• _What the task requires_: All lines in which the word "where" occurs are to be extracted.

• _Records to process_:

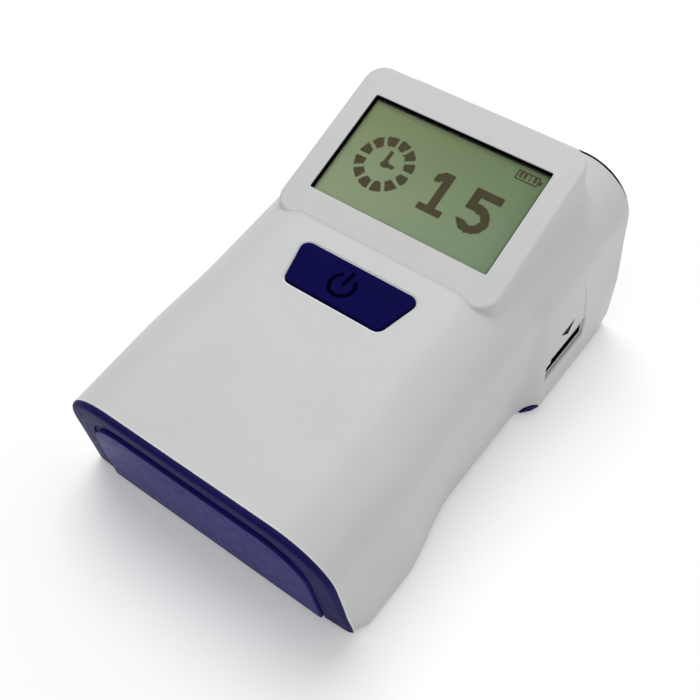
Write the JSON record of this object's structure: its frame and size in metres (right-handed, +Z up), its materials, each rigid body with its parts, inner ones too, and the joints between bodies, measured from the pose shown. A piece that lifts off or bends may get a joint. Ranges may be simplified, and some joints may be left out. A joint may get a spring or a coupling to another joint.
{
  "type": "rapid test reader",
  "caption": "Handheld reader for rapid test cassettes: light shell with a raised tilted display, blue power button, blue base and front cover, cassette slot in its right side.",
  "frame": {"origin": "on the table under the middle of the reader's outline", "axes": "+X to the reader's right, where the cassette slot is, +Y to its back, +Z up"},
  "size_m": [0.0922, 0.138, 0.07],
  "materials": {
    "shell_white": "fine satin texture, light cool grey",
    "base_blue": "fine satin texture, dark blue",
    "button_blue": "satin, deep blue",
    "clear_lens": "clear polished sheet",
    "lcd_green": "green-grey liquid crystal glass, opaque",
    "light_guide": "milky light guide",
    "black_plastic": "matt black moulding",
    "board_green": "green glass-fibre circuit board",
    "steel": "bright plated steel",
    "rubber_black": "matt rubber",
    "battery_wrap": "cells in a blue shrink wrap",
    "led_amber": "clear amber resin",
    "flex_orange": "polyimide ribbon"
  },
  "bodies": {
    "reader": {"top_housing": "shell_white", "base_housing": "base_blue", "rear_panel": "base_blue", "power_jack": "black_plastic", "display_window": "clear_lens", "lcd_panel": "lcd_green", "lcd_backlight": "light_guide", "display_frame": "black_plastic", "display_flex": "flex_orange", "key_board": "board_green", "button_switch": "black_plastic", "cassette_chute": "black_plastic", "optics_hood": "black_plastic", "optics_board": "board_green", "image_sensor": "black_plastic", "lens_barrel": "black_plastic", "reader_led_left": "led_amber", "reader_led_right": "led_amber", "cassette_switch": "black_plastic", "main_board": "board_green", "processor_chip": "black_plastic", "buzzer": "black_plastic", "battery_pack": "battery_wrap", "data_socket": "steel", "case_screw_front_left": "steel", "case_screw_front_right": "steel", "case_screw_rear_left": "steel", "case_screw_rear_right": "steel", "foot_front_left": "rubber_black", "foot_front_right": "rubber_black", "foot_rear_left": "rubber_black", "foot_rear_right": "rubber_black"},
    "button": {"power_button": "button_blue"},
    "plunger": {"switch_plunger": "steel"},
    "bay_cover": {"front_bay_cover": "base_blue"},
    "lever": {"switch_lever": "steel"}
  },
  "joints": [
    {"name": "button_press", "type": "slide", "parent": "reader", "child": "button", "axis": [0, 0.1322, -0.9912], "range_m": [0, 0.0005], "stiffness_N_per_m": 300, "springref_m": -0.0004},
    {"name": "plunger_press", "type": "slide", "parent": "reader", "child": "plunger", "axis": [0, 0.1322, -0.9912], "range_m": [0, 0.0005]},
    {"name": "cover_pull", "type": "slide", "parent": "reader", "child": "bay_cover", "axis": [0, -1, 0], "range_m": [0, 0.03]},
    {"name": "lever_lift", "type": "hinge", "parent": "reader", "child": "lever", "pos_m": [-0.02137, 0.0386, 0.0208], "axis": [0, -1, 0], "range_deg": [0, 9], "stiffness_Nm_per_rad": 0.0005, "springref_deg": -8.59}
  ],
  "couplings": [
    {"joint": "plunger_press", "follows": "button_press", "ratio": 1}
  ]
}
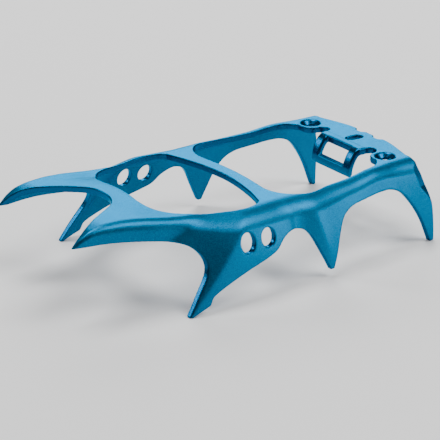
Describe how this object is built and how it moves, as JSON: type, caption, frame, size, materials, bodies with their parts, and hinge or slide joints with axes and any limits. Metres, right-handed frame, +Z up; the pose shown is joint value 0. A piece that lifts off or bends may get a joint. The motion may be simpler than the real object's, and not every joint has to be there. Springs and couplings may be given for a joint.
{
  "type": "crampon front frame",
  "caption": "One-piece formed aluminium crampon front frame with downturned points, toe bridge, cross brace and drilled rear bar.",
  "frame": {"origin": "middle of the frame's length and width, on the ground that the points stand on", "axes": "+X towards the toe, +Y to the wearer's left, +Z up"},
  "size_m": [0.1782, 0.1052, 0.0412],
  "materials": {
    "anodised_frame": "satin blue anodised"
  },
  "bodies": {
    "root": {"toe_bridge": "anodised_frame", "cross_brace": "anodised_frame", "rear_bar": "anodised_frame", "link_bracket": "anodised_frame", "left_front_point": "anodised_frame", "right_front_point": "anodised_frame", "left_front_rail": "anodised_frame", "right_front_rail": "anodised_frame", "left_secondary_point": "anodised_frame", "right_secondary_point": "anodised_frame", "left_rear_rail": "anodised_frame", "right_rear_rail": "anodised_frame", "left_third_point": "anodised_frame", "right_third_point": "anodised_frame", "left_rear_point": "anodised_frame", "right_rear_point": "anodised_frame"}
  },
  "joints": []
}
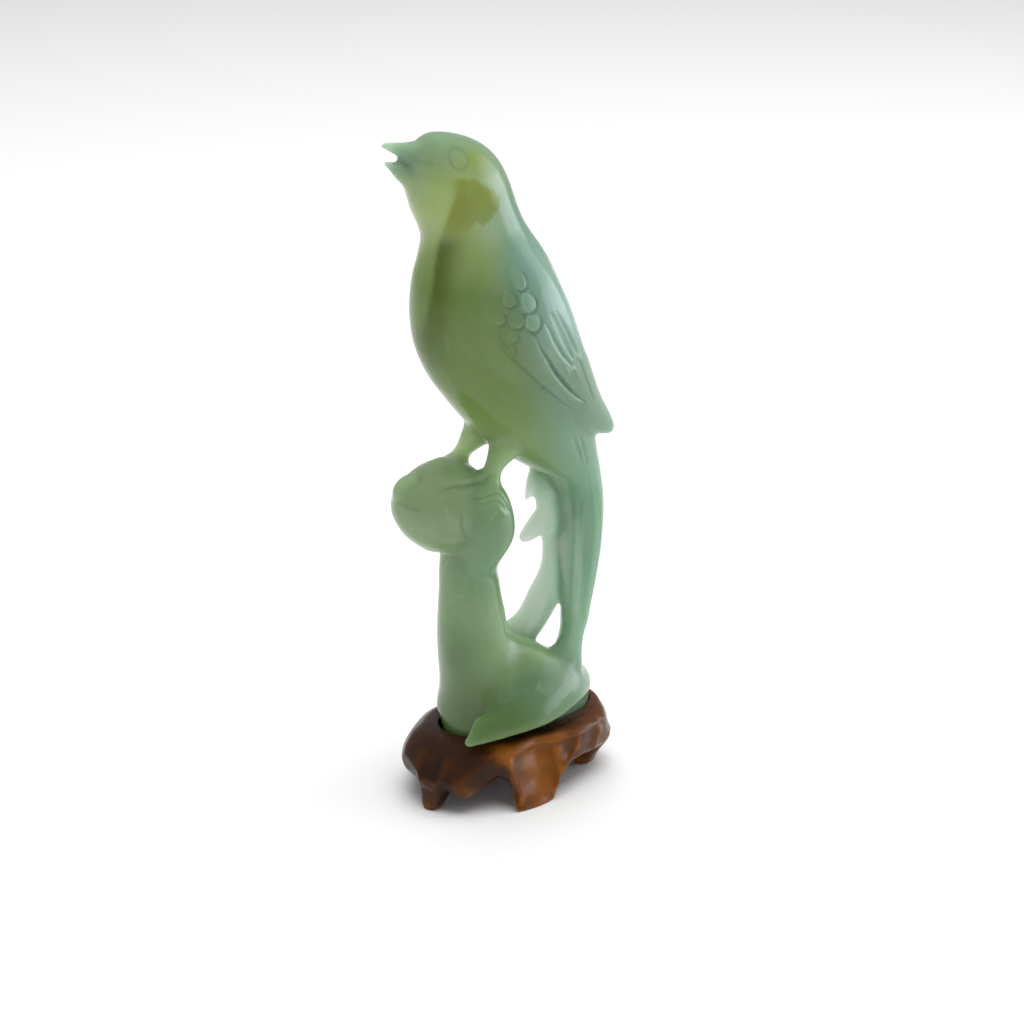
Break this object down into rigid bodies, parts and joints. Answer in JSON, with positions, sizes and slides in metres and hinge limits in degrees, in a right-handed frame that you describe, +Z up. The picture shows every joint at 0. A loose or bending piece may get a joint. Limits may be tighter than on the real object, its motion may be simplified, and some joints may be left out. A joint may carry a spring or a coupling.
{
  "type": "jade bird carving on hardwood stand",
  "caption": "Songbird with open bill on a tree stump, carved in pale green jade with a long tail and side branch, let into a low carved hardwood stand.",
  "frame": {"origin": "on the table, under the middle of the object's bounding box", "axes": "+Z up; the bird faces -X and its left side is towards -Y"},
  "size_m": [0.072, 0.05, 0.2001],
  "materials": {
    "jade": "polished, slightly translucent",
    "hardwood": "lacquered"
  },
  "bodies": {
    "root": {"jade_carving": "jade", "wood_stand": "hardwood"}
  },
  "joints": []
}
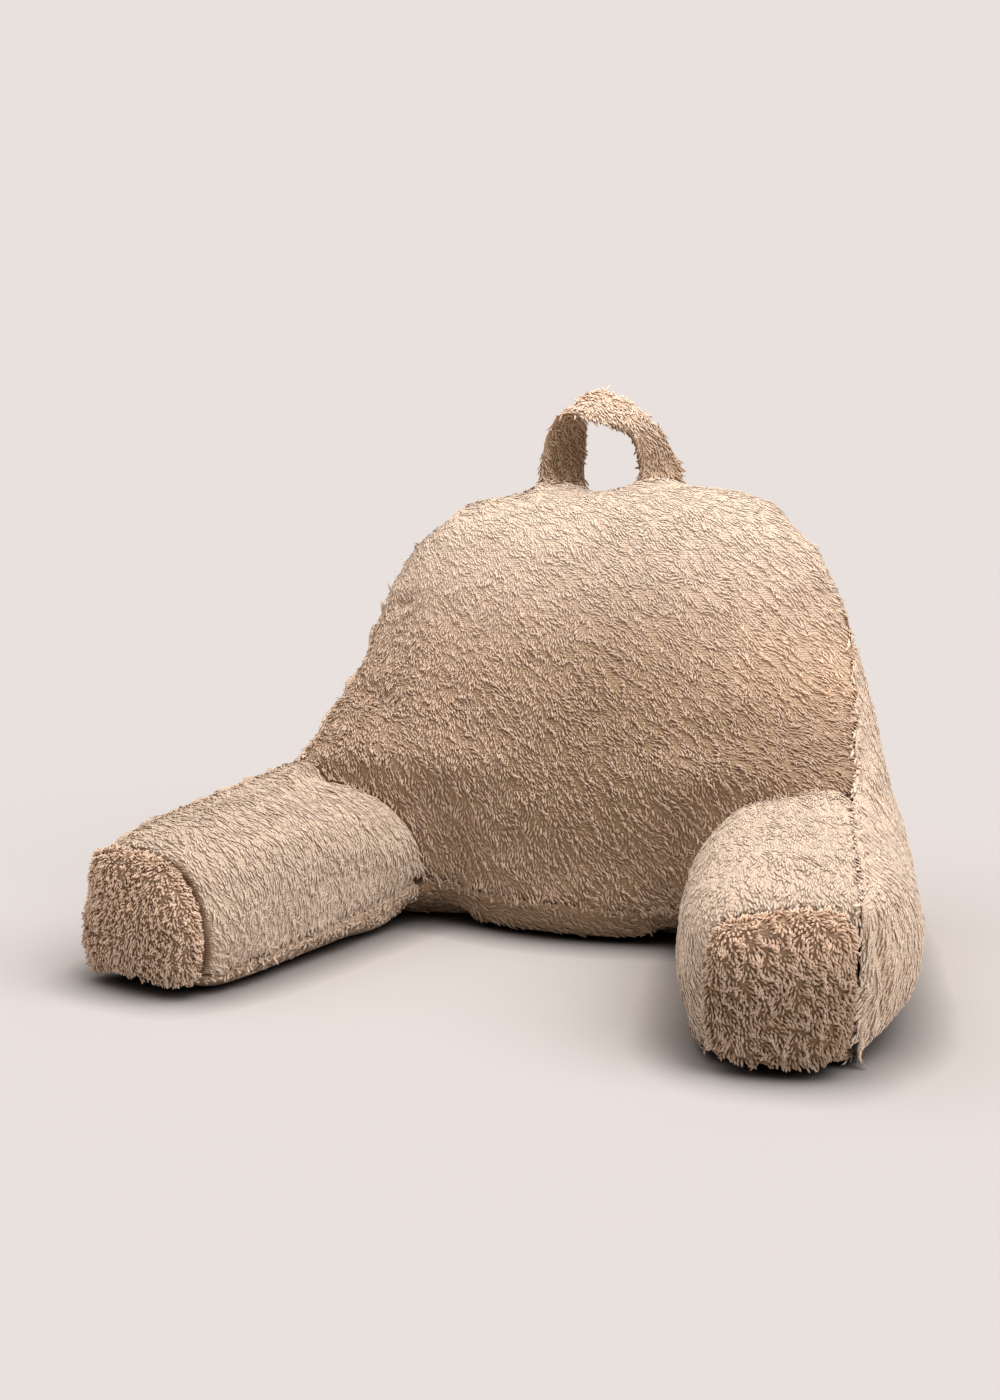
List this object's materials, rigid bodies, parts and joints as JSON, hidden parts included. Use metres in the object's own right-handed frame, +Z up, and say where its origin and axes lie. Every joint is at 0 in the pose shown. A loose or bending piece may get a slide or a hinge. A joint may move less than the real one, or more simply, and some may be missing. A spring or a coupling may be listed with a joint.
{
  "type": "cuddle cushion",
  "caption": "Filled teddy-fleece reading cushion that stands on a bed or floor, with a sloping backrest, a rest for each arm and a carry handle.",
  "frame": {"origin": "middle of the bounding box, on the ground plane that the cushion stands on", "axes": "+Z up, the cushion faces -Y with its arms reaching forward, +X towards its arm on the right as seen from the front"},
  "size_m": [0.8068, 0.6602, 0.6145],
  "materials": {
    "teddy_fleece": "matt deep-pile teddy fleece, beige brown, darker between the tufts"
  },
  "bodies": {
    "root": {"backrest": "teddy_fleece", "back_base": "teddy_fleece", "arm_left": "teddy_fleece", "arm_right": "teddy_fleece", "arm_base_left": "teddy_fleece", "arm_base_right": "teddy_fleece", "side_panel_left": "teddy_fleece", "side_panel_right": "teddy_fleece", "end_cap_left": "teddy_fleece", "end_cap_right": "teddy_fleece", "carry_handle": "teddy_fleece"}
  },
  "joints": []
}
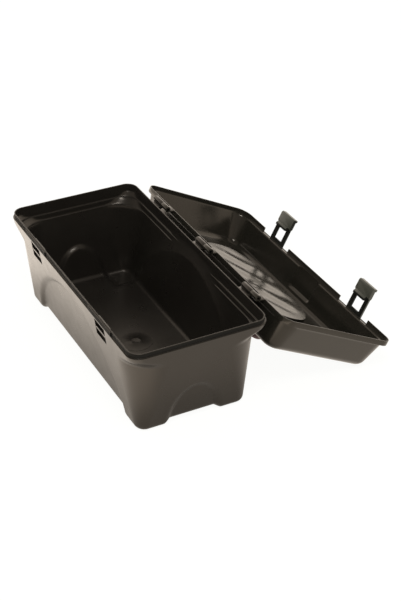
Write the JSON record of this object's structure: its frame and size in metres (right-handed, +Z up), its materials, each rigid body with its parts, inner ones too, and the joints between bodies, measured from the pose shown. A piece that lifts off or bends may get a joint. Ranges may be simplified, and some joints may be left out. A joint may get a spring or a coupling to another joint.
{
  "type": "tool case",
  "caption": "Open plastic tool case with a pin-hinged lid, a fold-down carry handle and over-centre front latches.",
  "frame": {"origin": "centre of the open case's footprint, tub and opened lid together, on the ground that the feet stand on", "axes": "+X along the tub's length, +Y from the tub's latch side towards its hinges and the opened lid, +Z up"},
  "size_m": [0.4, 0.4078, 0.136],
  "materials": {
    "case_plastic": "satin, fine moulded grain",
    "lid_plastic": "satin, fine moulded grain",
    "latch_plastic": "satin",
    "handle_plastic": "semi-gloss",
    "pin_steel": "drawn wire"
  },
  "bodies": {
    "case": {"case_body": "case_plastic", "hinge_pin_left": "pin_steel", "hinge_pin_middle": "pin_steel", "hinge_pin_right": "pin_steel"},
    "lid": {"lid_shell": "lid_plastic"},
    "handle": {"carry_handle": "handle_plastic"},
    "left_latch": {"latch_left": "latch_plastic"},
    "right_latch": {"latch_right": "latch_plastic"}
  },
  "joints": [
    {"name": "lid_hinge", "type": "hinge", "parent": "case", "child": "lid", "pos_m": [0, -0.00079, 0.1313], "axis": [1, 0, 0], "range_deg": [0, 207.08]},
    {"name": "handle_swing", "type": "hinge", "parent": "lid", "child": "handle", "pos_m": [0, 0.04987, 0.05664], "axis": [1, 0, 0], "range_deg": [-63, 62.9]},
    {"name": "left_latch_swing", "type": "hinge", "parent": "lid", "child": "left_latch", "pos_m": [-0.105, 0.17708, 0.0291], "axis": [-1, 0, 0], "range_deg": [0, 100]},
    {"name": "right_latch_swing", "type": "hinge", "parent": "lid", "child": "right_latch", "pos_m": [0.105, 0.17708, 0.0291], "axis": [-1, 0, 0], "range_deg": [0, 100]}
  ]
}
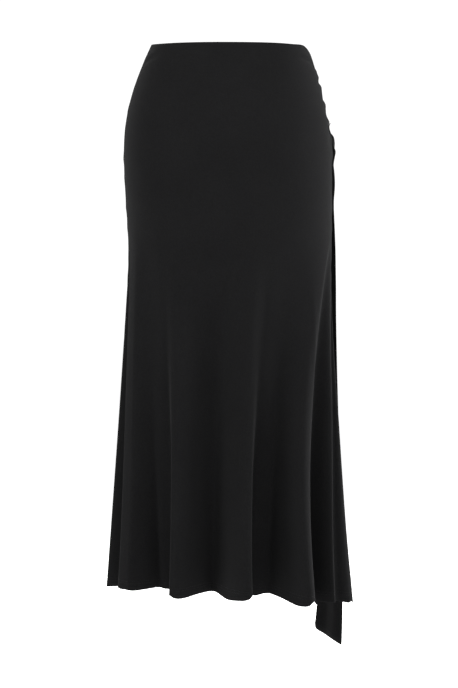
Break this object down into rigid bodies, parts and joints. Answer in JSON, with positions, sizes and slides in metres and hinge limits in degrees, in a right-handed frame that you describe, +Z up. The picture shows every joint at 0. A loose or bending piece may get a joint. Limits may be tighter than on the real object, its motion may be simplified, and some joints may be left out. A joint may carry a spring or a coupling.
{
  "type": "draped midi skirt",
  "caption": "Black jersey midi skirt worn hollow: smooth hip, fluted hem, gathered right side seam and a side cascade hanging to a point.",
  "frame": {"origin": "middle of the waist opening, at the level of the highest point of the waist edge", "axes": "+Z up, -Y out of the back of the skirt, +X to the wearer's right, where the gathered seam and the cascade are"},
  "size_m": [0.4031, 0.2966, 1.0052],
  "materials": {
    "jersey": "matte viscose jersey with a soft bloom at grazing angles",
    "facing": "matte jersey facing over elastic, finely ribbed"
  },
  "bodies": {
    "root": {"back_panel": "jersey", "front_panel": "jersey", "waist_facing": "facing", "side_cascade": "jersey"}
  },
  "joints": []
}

• _Result_:
  "frame": {"origin": "on the table under the middle of the reader's outline", "axes": "+X to the reader's right, where the cassette slot is, +Y to its back, +Z up"},
List this object's materials, rigid bodies, parts and joints as JSON, hidden parts included. Use metres in the object's own right-handed frame, +Z up, and say where its origin and axes lie. Every joint is at 0 in the pose shown. A loose or bending piece may get a slide or a hinge. A joint may move less than the real one, or more simply, and some may be missing. A spring or a coupling may be listed with a joint.
  "frame": {"origin": "middle of the waist opening, at the level of the highest point of the waist edge", "axes": "+Z up, -Y out of the back of the skirt, +X to the wearer's right, where the gathered seam and the cascade are"},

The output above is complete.